Pour avoir discuté avec votre chef de corps, je sais que les missions qui vous sont confiées ont évolué ces derniers temps. A l’origine de votre corps, combattre le feu se comprenait moins comme un secours des personnes que de limiter l’étendue des sinistres. Mais ces dernières années, le secours aux personnes a pris une part croissante. Et si on se réjouit que les accidents de la route soient moins fréquents et moins graves, on constate une augmentation des détresses domestiques : malaises, évacuation vers les hôpitaux, et même accouchements inopinés !
Mais il ne faut pas être naïf : un tel dévouement sans condition n’a rien de naturel dans nos sociétés.
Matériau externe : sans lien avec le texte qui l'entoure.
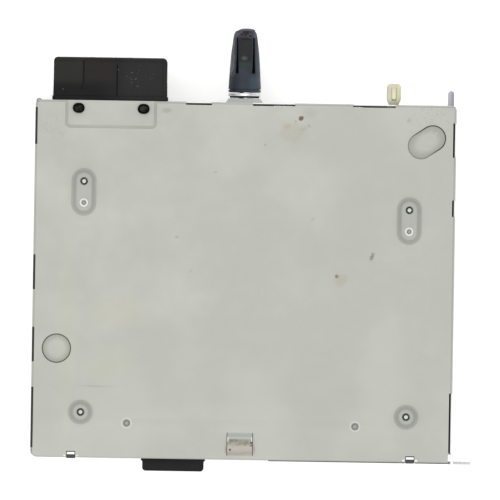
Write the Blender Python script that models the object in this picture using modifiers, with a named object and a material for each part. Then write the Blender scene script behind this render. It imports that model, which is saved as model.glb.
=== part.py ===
"""Car radio chassis with a slot-in disc deck, lying with its folded sheet-steel case upwards.

The frame is in metres with +Z up. The origin is the middle of the underside, +X points to the right of
the case seen from above and +Y to the rear, where the connectors and the locating stud are.
"""

import math

import bmesh
import bpy
from mathutils import Matrix, Vector

MM = 0.001
TURN = 2 * math.pi
DEG = math.pi / 180

# Case: a one-slot dashboard chassis of folded sheet steel
WIDTH = 180.0 * MM
DEPTH = 153.0 * MM
HEIGHT = 50.0 * MM
SHEET = 0.8 * MM
FOLD_RADIUS = 1.2 * MM
WALL_FOOT = 0.5 * MM
GAP = 0.3 * MM
PIN_PLAY = 0.3 * MM
OVERRUN = 2.0 * MM
MERGE = 0.01 * MM
LEFT, RIGHT = -WIDTH / 2, WIDTH / 2
FRONT, REAR = -DEPTH / 2, DEPTH / 2
UNDER_TOP = HEIGHT - SHEET
INNER_LEFT, INNER_RIGHT = LEFT + SHEET, RIGHT - SHEET
INNER_REAR = REAR - SHEET

# Slots cut along the folds of the case so that they bend in a straight line
FOLD_SLOT_WIDTH = 1.0 * MM
FOLD_SLOT_DEPTH = 2.2 * MM
REAR_SLOT_SHARES = ((-0.2833, -0.1611), (0.0344, 0.2356), (0.5111, 0.7133))
LEFT_SLOT_SHARES = ((0.7503, 0.9569), (-0.0627, 0.132), (-0.4667, -0.2732), (-0.9477, -0.6092))
RIGHT_SLOT_SHARES = ((0.7098, 0.902), (0.3791, 0.4706), (-0.9464, -0.6105))
REAR_SLOT_ENDS = tuple((RIGHT * start, RIGHT * end) for start, end in REAR_SLOT_SHARES)
LEFT_SLOT_ENDS = tuple((REAR * start, REAR * end) for start, end in LEFT_SLOT_SHARES)
RIGHT_SLOT_ENDS = tuple((REAR * start, REAR * end) for start, end in RIGHT_SLOT_SHARES)
CORNER_SLIT = 0.5 * MM
CORNER_SLIT_TOP_FROM_TOP = 3.5 * MM
CORNER_SLIT_TOP = HEIGHT - CORNER_SLIT_TOP_FROM_TOP

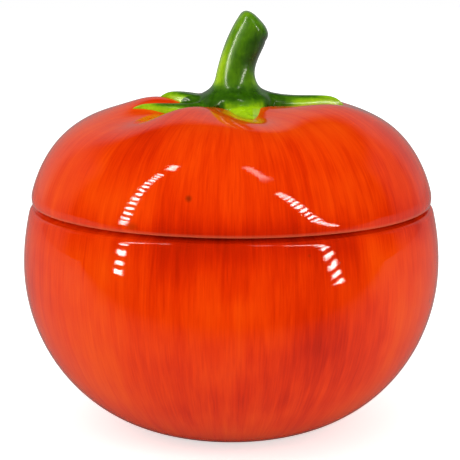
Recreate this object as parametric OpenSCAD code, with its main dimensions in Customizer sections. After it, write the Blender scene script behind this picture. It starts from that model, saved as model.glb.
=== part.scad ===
// Covered jar in the shape of a tomato: a round bowl, and a lobed lid whose knob is the stem with
// five sepals round its base. Z is up, and the origin is the centre of the foot's resting face.

/* [Bowl] */
// Widest radius of the bowl
bowl_r = 63.5; // [60:0.5:75]
// Height of the widest part above the foot
belly_z = 50; // [42:1:56]
// Outer radius of the flat foot
foot_r = 20; // [16:1:28]
// Thickness of the bowl's wall and floor
wall = 4; // [3:0.5:5]
// Depth of the recess inside the foot
recess = 1.6; // [1:0.2:2.4]

/* [Seam between bowl and lid] */
// Outer radius at the seam
seam_r = 61; // [58:0.5:61.5]
// Height of the seam above the foot
seam_z = 69; // [66:1:76]
// Radius of the soft edges on both sides of the seam
edge_r = 0.6; // [0.4:0.1:1]

/* [Lid] */
// Height of the even dome's crest above the foot, before the lobes
crest_z = 98.5; // [94:0.5:104]
// Distance of the crest from the axis
crest_r = 14; // [11:0.5:18]
// Depth of the dimple under the stem
dimple = 4; // [2:0.5:5]
// Number of lobes
lobes = 5; // [4:1:6]
// Depth of the grooves between the lobes
groove = 3.4; // [1:0.2:3.6]
// Depth of the groove under the right-hand sepal, as a share of the others
right_groove = 0.25; // [0:0.05:1]
// Height of the left-hand lobe above the even dome
left_lobe = 2.2; // [0:0.1:2.6]
// Height of the hollow under the lid
hollow_h = 21; // [14:0.5:21]

/* [Locating ring] */
// Radial gap between the ring and the bowl's mouth
ring_gap = 0.7; // [0.4:0.1:1.2]
// Thickness of the ring
ring_t = 2.8; // [2:0.2:3.4]
// Distance that the ring reaches down into the bowl
ring_h = 5; // [3:0.5:8]

/* [Stem] */
// Height of the stem's tip above the foot
stem_z = 126; // [118:1:134]
// Radius of the stem at its waist
stem_r = 5.5; // [4.5:0.1:7]
// Sideways reach of the stem's top from its base
stem_lean = 6.4; // [3:0.2:9]
// Tilt of the cut face at the top of the stem, from level
cut_tilt = 46; // [20:1:50]

/* [Sepals] */
// Length of a sepal from the axis to its tip
sepal_l = 33; // [28:1:35]
// Widest half-width of a sepal
sepal_w = 5.4; // [4:0.2:6]
// Height of a sepal above the surface it lies on
sepal_h = 2; // [1.2:0.2:3]
// Distance from the axis at which a sepal leaves the stem's foot
sepal_root_r = 5; // [4.5:0.5:6]

/* [Hidden] */

mouth_r = seam_r - wall;
ring_or = mouth_r - ring_gap;
ring_ir = ring_or - ring_t;
arc_steps = 24;
lid_sides = 80;
lid_steps = 16;
tube_sides = 28;
leaf_sides = 14;
stem_foot_z = crest_z - dimple - 1.2;
stem_waist_z = crest_z + 8.5;
flare_z = crest_z + 3.1;
cut_z = stem_z - 2.6;
glaze_red = "#e8400c";
glaze_green = "#3f8a1c";
glaze_white = "#f1ead8";
sink = 0.01;

$fn = 96;

// A superellipse quarter from [r0, z0], level there, to [r1, z1], upright there.
function quarter(r0, z0, r1, z1, n, m, steps) = [
    for (i = [0 : steps]) let (t = 90 * i / steps)
        [r0 + (r1 - r0) * pow(sin(t), 2 / n), z1 + (z0 - z1) * pow(cos(t), 2 / m)]
];

// A quarter circle about [r, z] from angle a0 to a1.
function fillet(r, z, rad, a0, a1) = [
    for (i = [0 : 4]) let (a = a0 + (a1 - a0) * i / 4) [r + rad * cos(a), z + rad * sin(a)]
];

// The bowl's shoulder eases in from the belly to the seam.
function shoulder(r0, r1, z1, steps) = [
    for (i = [1 : steps]) let (s = i / steps) [r0 - (r0 - r1) * s * s, belly_z + (z1 - belly_z) * s]
];

// Closed solid through a list of rings that hold the same number of points.
module skin(rings) {
    n = len(rings[0]);
    last = len(rings) - 1;
    sides = [
        for (k = [0 : last - 1], i = [0 : n - 1])
            let (a = k * n + i, b = k * n + (i + 1) % n)
                each [[a, a + n, b + n], [a, b + n, b]]
    ];
    bottom = [for (i = [0 : n - 1]) i];
    top = [for (i = [n - 1 : -1 : 0]) last * n + i];
    polyhedron([for (ring = rings) each ring], concat([bottom, top], sides), convexity = 6);
}

module bowl() {
    color(glaze_red)
        rotate_extrude()
            polygon(concat(
                [[0, recess], [foot_r - wall - 1, recess], [foot_r - wall, 0]],
                quarter(foot_r, 0, bowl_r, belly_z, 1.85, 2, arc_steps),
                shoulder(bowl_r, seam_r, seam_z - edge_r, 8),
                fillet(seam_r - edge_r, seam_z - edge_r, edge_r, 0, 90),
                fillet(mouth_r + edge_r, seam_z - edge_r, edge_r, 90, 180),
                [for (i = [8 : -1 : 1]) shoulder(bowl_r - wall, mouth_r, seam_z - 2 * edge_r, 8)[i - 1]],
                [for (i = [arc_steps : -1 : 1])
                    quarter(0, recess + wall, bowl_r - wall, belly_z, 1.85, 2, arc_steps)[i]],
                [[0, recess + wall]]
            ));
}

// Signed angle from b to a, and a bell curve that is 1 at zero.
function turn_to(a, b) = (a - b + 540) % 360 - 180;
function bell(x) = exp(-x * x);

// 1 along the middle of a groove and 0 on a lobe's crest. The right-hand groove is shallower.
function groove_at(a) =
    pow((1 + cos(lobes * a)) / 2, 2) * (1 - (1 - right_groove) * bell(turn_to(a, 0) / 36));

// Full lobes: angle, distance from the axis, height above the even dome and radial reach.
FULL_LOBES = [
    [36, 28, 1, 11],
    [108, 26, 0.8, 11],
    [180, 23, left_lobe, 9],
    [234, 24, 1.7, 10],
    [336, 33, 1.7, 11],
];

// Height of the surface above the even dome because of one full lobe, and of all of them.
function lobe_lift(r, a, f) = f[2] * bell(turn_to(a, f[0]) / 24) * bell((r - f[1]) / f[3]);
function all_lift(r, a, k = 0) =
    k < len(FULL_LOBES) ? lobe_lift(r, a, FULL_LOBES[k]) + all_lift(r, a, k + 1) : 0;

// Rings of the lid's outside, from its lower edge up to the crests and down into the dimple.
function lid_ring(r, z, depth, tilt) = [
    for (i = [0 : lid_sides - 1])
        let (a = 360 * i / lid_sides, d = depth * groove_at(a), q = r - d * cos(tilt))
            [q * cos(a), q * sin(a), z - d * sin(tilt) + (tilt < 5 ? 0 : all_lift(r, a))]
];

module lid_outside() {
    dome_z = seam_z + edge_r;
    edge = [
        for (p = fillet(seam_r - edge_r, dome_z, edge_r, -90, -20)) lid_ring(p[0], p[1], 0, 0)
    ];
    dome = [
        for (i = [0 : lid_steps])
            let (t = 90 * i / lid_steps, reach = seam_r - crest_r, rise = crest_z - dome_z)
                lid_ring(crest_r + reach * pow(cos(t), 0.51), dome_z + rise * pow(sin(t), 1.42),
                    groove * pow(t / 90, 3), t)
    ];
    hollow = [
        for (q = [0.2 : 0.2 : 0.8])
            lid_ring(crest_r * (1 - q), crest_z - dimple * (1 - cos(180 * q)) / 2,
                groove * (1 - q), 90)
    ];
    skin(concat(edge, dome, hollow));
}

module lid() {
    color(glaze_red)
        difference() {
            lid_outside();
            rotate_extrude()
                polygon(concat(
                    [[0, seam_z - sink], [ring_ir, seam_z - sink]],
                    [for (i = [0 : arc_steps - 1]) let (t = 90 * i / arc_steps)
                        [ring_ir * pow(cos(t), 0.5), seam_z + hollow_h * pow(sin(t), 1.2)]],
                    [[0, seam_z + hollow_h]]
                ));
        }
}

// Plain ring that hangs from the lid's underside into the bowl's mouth.
module lid_flange() {
    taper = 0.6;
    color(glaze_white)
        rotate_extrude()
            polygon(concat(
                [[ring_ir, seam_z], [ring_ir, seam_z - ring_h + edge_r]],
                fillet(ring_ir + edge_r, seam_z - ring_h + edge_r, edge_r, 180, 270),
                fillet(ring_or - edge_r - taper, seam_z - ring_h + edge_r, edge_r, 270, 360),
                [[ring_or, seam_z]]
            ));
}

// The stem stands upright as far as its waist, then leans over towards +X.
function stem_x(z) = 1.2 + stem_lean * pow(max(0, z - stem_waist_z) / (cut_z - stem_waist_z), 1.5);

// The stem flares at its foot, where it runs out into the sepals.
function stem_radius(z) = stem_r + 4.7 * exp((flare_z - max(z, flare_z)) / 2.2);

function stem_ring(x, z, tilt, r) = [
    for (i = [0 : tube_sides - 1])
        let (a = 360 * i / tube_sides)
            [x + r * cos(a) * cos(tilt), r * sin(a), z - r * cos(a) * sin(tilt)]
];

module stem() {
    flare_r = stem_radius(flare_z);
    // Round disc at the middle of the sepals, let into the dimple
    disc = [
        for (p = [[0, -2], [4.6, 0.6], [6.6, 0.9]])
            stem_ring(stem_x(0), stem_foot_z + p[0], 0, flare_r + p[1])
    ];
    shaft = [
        for (i = [0 : 16])
            let (s = i / 16, z = flare_z + (cut_z - 1.2 - flare_z) * s)
                stem_ring(stem_x(z), z, cut_tilt * s * s, stem_radius(z) * (1 - 0.1 * pow(s, 6)))
    ];
    // Soft edge and slightly domed face at the cut
    crown = [
        for (p = [[0.5, 0.8], [0.9, 0.62], [1.1, 0.3]])
            stem_ring(stem_x(cut_z) + p[0] * sin(cut_tilt), cut_z - 1 + p[0] * cos(cut_tilt),
                cut_tilt, stem_r * p[1])
    ];
    color(glaze_green)
        skin(concat(disc, shaft, crown));
}

// Height of a sepal's spine from its root (s = 0) to its tip (s = 1): it dips a little beside the
// stem, swells, and runs down to the tip. drop lowers the tip further.
function spine_z(s, drop) =
    crest_z + sepal_h - sin(180 * min(1, s * 1.7)) - 1.2 * pow(s, 5) - drop * s * s;

// Half-width of a sepal: widest a third of the way out, pointed at the tip.
function leaf_width(s) = sepal_w * (0.12 + 0.88 * pow(sin(45 + 135 * s), 0.8));

// Cross-section of a sepal: a low arch above, and a deeper root below that beds into the lid.
function leaf_ring(reach, s, drop) =
    let (rise = sepal_h * (1 - 0.75 * pow(s, 4)), root = 3.4 * (1 - 0.5 * pow(s, 8)))
        [for (i = [0 : leaf_sides - 1])
            let (a = 360 * i / leaf_sides, reach_z = sin(a) > 0 ? rise : root)
                [reach * s, leaf_width(s) * cos(a), spine_z(s, drop) - rise + reach_z * sin(a)]];

module sepal(angle, reach, drop = 0) {
    steps = 13;
    start = sepal_root_r / reach;
    color(glaze_green)
        rotate([0, 0, angle])
            skin([for (i = [0 : steps]) leaf_ring(reach, start + (1 - start) * i / steps, drop)]);
}

module sepal_right() sepal(3, sepal_l + 1);
module sepal_right_back() sepal(78, sepal_l - 5, 1);
module sepal_left_back() sepal(168, sepal_l - 8);
module sepal_left_front() sepal(201, sepal_l - 1, 0.8);
module sepal_front() sepal(284, sepal_l - 10, 2.6);

bowl();
lid();
lid_flange();
stem();
sepal_right();
sepal_right_back();
sepal_left_back();
sepal_left_front();
sepal_front();
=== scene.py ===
"""Glazed tomato jar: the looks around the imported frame. Metres, Z up, the viewer on the -Y side."""

import math
from collections import namedtuple

import bpy
import numpy as np
from mathutils import Matrix, Vector


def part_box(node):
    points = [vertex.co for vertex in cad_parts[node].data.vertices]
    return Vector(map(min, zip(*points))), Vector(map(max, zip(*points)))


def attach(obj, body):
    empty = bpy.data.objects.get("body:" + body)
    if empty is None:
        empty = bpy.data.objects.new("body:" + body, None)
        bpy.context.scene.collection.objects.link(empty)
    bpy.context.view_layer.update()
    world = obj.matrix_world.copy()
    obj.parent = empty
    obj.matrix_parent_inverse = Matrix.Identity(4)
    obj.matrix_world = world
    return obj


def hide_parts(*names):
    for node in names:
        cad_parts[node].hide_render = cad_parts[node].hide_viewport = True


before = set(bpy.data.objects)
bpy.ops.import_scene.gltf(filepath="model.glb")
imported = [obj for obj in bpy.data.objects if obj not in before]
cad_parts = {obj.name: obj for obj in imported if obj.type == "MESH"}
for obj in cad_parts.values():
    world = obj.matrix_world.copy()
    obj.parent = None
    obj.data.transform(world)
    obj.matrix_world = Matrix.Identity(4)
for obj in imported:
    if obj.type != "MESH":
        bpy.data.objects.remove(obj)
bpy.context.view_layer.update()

# ---------------------------------------------------------------------------
# Sizes, taken from the frame. Shapes are worked out in millimetres.
# ---------------------------------------------------------------------------

MM = 0.001


def box_mm(node):
    """A CAD node's lowest and highest corners, in millimetres."""
    low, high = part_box(node)
    return np.array(low) / MM, np.array(high) / MM


BOWL_R = box_mm("bowl")[1][0]
SEAM_Z = box_mm("bowl")[1][2]
SEAM_R = box_mm("lid")[1][0]
STEM_Z = box_mm("stem")[1][2]
RING_R = box_mm("lid_flange")[1][0]
RING_Z = box_mm("lid_flange")[0][2]

# Bowl
BELLY_Z = 50.0                  # height of the widest place
FOOT_R = 20.0
FOOT_WIDTH = 4.0                # of the ring that the jar stands on
RECESS = 1.6                    # how far the middle of the base is above the table
WALL = 4.0
MOUTH_R = SEAM_R - WALL
EDGE_R = 0.6                    # round of the mouth's inner edge
RIM_ROUND = 1.6                 # round of the rim's outer edge
RIM_DROP = 0.9                  # how far that round is below the bare land
BOWL_UNEVEN = 0.15              # as hand-made ware is
MIDDLE_Z = 55.0                 # height that the brush marks' coordinates turn about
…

Aussi faut-il rester très vigilant pour que rien ne vienne l’atteindre, mais au contraire faire en sorte de pouvoir toujours garantir ce secours sans condition. Je suis très inquiet quand j’entends que vos confrères sont agressés lorsqu’ils interviennent quelque part. On veut les obliger à se demander : « Ah, cet appel vient de tel quartier, de tel endroit, de telle rue : faut-il y aller ? » Je suis inquiet de même lorsque j’apprends que des abus se produisent, que des médecins trouvent plus commode d’appeler les pompiers plutôt que de prescrire un trajet en ambulance alors qu’il n’y a pas d’urgence. Car cela menace votre capacité d’être disponible à toute détresse. On va vous obliger à vous demander : « Ah, cela peut attendre, ce n’est peut-être pas si urgent. »
Un témoignage essentiel.
Il faut rester vigilant car la gratuité, le service sans condition, devient une denrée rare en nos sociétés. Chacun veut des droits ; chacun ne veut être dérangé que par ce qui le concerne ; chacun veut en revenir à l’instinct d’égoïsme, et finir par choisir qui est son prochain. C’est pourquoi je crois que votre action systématique et sans condition envers toute personne nécessitant un secours est un témoignage essentiel pour aujourd’hui. Il est proprement évangélique, au sens où il rejoint une dimension très importante de l’enseignement de Jésus : il n’y a pas de conditions à poser lorsqu’on vient en aide à son prochain. Mais comme tout témoignage, il entre en contradiction avec les fonctionnements habituels des sociétés et des hommes, où l’on vise avant tout son propre intérêt.
Il veille à vos côtés.
De ce point de vue, les sapeurs pompiers ne sont pas seulement des veilleurs vigilants répondant à toute heure aux appels de détresse, ils sont aussi, de façon plus fondamentale, les veilleurs d’une société tentée par la marchandisation et la judiciarisation des rapports entre les gens, par l’absence de dévouement et de gratuité. Heureusement, l’homme de foi sait que l’être humain n’est pas seul à veiller en des temps difficiles, mais que le Seigneur monte la garde dans le cœur des hommes, et continue de susciter des veilleurs dévoués. Comme le dit l’auteur du Psaume : « Si le Seigneur ne garde la ville, c’est en vain que veillent les gardes. » Vous trouverez la vigilance et la persévérance nécessaires dans la certitude que le Seigneur veille à nos côtés. Amen.